What to do:
Extract each line from the entries below that has the string "thing" in it.
BEGIN Dataset excerpts
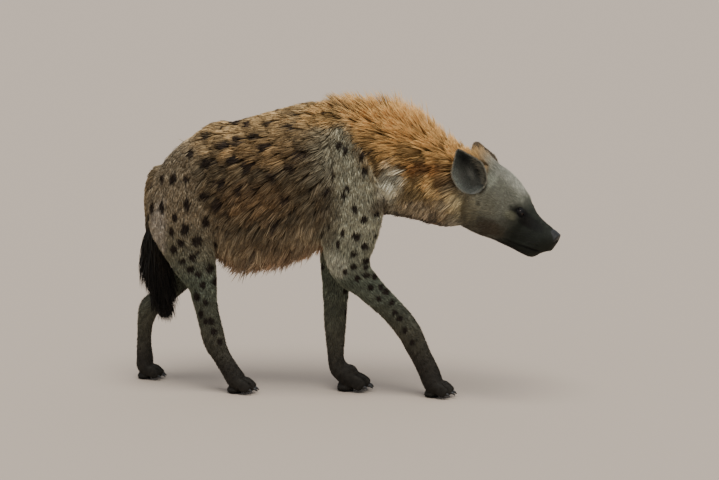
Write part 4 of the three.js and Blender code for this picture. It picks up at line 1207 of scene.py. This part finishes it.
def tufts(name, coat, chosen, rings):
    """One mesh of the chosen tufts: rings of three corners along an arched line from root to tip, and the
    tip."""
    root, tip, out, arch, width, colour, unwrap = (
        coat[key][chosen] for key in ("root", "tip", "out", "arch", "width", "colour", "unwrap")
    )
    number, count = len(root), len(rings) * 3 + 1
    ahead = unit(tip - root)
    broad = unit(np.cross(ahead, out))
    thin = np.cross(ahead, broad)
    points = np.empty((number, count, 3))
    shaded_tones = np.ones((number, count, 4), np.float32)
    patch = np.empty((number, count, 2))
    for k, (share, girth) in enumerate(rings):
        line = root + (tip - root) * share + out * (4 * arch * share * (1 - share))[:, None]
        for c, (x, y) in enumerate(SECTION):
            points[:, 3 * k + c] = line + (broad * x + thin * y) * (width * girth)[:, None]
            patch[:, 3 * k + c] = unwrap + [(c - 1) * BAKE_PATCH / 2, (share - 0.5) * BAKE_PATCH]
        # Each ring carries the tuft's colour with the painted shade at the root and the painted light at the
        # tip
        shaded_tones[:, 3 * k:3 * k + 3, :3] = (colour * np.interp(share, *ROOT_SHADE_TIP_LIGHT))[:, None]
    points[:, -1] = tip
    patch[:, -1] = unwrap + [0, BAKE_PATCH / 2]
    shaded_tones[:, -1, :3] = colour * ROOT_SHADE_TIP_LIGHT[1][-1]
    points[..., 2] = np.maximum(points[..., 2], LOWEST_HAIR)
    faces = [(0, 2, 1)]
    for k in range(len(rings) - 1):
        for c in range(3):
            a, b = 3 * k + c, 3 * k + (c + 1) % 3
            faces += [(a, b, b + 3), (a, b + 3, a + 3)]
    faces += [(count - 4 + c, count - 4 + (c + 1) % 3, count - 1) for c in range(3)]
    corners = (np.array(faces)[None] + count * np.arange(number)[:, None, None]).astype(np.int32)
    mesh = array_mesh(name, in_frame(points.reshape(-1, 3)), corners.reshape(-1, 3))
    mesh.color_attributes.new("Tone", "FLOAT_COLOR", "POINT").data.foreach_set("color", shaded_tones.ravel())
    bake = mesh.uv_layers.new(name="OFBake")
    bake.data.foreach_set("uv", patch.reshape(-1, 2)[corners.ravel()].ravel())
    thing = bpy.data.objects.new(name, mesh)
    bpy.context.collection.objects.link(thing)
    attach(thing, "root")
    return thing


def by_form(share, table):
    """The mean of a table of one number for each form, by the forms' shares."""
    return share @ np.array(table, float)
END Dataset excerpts
BEGIN Dataset excerpts
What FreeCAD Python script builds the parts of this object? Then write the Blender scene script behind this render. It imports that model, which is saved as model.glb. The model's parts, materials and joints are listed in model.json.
END Dataset excerpts
Task response:
    thing = bpy.data.objects.new(name, mesh)
    bpy.context.collection.objects.link(thing)
    attach(thing, "root")
    return thing